GOAL OF THE EXERCISE:
A precise retyping is required of every line from the one containing "doc.recompute()" down to the one containing "imported = [obj", both included, and of no other line.

PROVIDED INFORMATION:
• • •

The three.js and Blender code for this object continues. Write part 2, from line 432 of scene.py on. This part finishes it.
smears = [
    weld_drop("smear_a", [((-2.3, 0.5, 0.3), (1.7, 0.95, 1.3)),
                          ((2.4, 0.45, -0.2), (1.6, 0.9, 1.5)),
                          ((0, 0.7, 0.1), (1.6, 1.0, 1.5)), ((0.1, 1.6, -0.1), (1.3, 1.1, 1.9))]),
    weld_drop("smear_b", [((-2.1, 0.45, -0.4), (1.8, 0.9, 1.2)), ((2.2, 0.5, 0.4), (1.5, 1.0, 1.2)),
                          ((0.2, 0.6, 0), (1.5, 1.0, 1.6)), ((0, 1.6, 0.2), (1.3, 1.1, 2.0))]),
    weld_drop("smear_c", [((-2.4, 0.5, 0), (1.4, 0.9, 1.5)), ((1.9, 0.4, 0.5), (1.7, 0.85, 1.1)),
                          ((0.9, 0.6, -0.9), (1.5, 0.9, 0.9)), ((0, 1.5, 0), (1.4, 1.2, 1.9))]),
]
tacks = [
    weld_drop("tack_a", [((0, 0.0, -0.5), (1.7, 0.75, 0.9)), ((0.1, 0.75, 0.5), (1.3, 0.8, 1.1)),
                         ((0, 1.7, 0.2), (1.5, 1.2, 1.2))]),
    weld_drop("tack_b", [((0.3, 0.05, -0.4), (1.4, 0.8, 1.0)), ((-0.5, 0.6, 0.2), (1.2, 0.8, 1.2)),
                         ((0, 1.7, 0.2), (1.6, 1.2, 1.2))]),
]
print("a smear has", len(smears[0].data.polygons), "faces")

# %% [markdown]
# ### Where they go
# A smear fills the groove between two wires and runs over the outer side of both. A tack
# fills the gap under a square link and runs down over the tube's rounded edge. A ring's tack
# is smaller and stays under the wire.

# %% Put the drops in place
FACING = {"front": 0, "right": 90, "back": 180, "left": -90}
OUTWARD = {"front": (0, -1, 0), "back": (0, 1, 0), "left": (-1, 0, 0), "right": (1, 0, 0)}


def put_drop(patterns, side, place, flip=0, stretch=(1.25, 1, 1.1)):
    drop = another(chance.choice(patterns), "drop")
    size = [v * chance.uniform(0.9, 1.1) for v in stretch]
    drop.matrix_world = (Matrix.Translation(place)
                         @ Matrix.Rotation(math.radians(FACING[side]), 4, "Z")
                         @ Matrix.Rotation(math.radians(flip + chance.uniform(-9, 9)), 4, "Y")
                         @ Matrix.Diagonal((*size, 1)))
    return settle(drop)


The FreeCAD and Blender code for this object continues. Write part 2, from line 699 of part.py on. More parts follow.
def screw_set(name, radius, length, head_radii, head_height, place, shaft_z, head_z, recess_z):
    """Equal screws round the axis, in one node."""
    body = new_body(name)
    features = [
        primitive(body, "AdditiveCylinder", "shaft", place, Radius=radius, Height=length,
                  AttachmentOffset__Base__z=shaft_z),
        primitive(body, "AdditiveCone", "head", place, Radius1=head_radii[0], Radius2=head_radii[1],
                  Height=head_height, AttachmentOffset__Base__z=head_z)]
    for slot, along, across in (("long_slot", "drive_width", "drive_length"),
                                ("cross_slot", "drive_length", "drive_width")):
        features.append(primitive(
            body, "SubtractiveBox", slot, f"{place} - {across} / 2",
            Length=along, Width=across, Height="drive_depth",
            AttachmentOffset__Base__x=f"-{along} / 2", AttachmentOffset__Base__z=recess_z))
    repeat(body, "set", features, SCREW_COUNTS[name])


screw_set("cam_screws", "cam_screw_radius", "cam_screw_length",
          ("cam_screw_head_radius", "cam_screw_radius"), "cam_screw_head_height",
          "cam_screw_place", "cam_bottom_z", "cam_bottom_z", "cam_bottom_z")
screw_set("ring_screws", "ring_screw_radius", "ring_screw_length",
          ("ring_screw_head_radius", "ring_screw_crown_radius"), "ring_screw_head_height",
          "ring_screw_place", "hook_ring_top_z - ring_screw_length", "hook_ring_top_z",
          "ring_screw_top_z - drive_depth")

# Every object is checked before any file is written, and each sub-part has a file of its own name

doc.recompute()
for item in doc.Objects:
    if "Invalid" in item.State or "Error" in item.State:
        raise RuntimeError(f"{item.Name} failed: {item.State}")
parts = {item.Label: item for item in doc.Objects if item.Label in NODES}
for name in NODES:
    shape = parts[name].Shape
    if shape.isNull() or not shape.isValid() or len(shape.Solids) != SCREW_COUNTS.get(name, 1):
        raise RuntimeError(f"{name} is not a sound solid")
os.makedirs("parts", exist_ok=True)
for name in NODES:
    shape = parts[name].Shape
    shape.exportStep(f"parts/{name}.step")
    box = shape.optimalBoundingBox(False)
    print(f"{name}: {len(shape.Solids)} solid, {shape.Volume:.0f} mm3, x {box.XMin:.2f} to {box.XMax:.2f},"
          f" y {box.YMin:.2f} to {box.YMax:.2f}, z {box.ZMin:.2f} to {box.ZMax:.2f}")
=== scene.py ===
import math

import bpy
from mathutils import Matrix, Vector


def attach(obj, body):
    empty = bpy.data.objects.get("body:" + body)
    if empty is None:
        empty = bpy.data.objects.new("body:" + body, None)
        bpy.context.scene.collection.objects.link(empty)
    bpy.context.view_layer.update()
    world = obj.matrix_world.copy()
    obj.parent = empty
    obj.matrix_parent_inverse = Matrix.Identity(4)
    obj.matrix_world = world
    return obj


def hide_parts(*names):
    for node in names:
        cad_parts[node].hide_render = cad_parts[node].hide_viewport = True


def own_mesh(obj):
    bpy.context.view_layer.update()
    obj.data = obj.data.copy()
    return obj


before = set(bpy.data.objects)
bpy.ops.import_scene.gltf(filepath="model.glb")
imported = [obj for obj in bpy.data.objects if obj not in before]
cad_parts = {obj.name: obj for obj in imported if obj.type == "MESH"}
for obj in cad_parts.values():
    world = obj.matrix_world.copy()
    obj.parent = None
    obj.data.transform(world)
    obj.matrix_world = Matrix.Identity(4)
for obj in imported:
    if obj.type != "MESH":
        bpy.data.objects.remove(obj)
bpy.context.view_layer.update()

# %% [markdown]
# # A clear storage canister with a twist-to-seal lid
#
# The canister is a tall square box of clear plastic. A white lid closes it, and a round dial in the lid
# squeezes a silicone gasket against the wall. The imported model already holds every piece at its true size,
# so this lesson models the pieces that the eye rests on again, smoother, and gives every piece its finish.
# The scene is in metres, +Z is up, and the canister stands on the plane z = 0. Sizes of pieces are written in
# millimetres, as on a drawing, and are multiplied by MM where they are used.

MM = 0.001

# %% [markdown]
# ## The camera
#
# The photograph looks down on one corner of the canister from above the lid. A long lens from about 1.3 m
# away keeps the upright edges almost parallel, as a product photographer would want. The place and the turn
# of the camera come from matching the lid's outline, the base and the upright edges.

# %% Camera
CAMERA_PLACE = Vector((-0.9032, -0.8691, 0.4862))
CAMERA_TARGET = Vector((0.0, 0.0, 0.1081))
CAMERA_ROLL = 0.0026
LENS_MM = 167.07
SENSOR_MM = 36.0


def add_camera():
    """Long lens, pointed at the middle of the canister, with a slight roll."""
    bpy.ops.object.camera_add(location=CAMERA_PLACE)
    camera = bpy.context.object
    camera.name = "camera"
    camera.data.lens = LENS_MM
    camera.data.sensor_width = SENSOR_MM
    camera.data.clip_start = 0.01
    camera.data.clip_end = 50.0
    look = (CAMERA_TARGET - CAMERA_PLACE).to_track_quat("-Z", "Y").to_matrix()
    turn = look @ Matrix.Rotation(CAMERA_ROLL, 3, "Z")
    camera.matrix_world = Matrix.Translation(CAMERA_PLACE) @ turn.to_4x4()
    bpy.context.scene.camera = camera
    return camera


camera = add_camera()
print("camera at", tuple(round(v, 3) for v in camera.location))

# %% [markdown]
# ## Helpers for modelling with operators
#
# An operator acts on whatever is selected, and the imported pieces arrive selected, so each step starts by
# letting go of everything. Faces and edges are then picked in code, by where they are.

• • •

SOLVED PROBLEM:
doc.recompute()
for item in doc.Objects:
    if "Invalid" in item.State or "Error" in item.State:
        raise RuntimeError(f"{item.Name} failed: {item.State}")
parts = {item.Label: item for item in doc.Objects if item.Label in NODES}
for name in NODES:
    shape = parts[name].Shape
    if shape.isNull() or not shape.isValid() or len(shape.Solids) != SCREW_COUNTS.get(name, 1):
        raise RuntimeError(f"{name} is not a sound solid")
os.makedirs("parts", exist_ok=True)
for name in NODES:
    shape = parts[name].Shape
    shape.exportStep(f"parts/{name}.step")
    box = shape.optimalBoundingBox(False)
    print(f"{name}: {len(shape.Solids)} solid, {shape.Volume:.0f} mm3, x {box.XMin:.2f} to {box.XMax:.2f},"
          f" y {box.YMin:.2f} to {box.YMax:.2f}, z {box.ZMin:.2f} to {box.ZMax:.2f}")
=== scene.py ===
import math

import bpy
from mathutils import Matrix, Vector


def attach(obj, body):
    empty = bpy.data.objects.get("body:" + body)
    if empty is None:
        empty = bpy.data.objects.new("body:" + body, None)
        bpy.context.scene.collection.objects.link(empty)
    bpy.context.view_layer.update()
    world = obj.matrix_world.copy()
    obj.parent = empty
    obj.matrix_parent_inverse = Matrix.Identity(4)
    obj.matrix_world = world
    return obj


def hide_parts(*names):
    for node in names:
        cad_parts[node].hide_render = cad_parts[node].hide_viewport = True


def own_mesh(obj):
    bpy.context.view_layer.update()
    obj.data = obj.data.copy()
    return obj


before = set(bpy.data.objects)
bpy.ops.import_scene.gltf(filepath="model.glb")
imported = [obj for obj in bpy.data.objects if obj not in before]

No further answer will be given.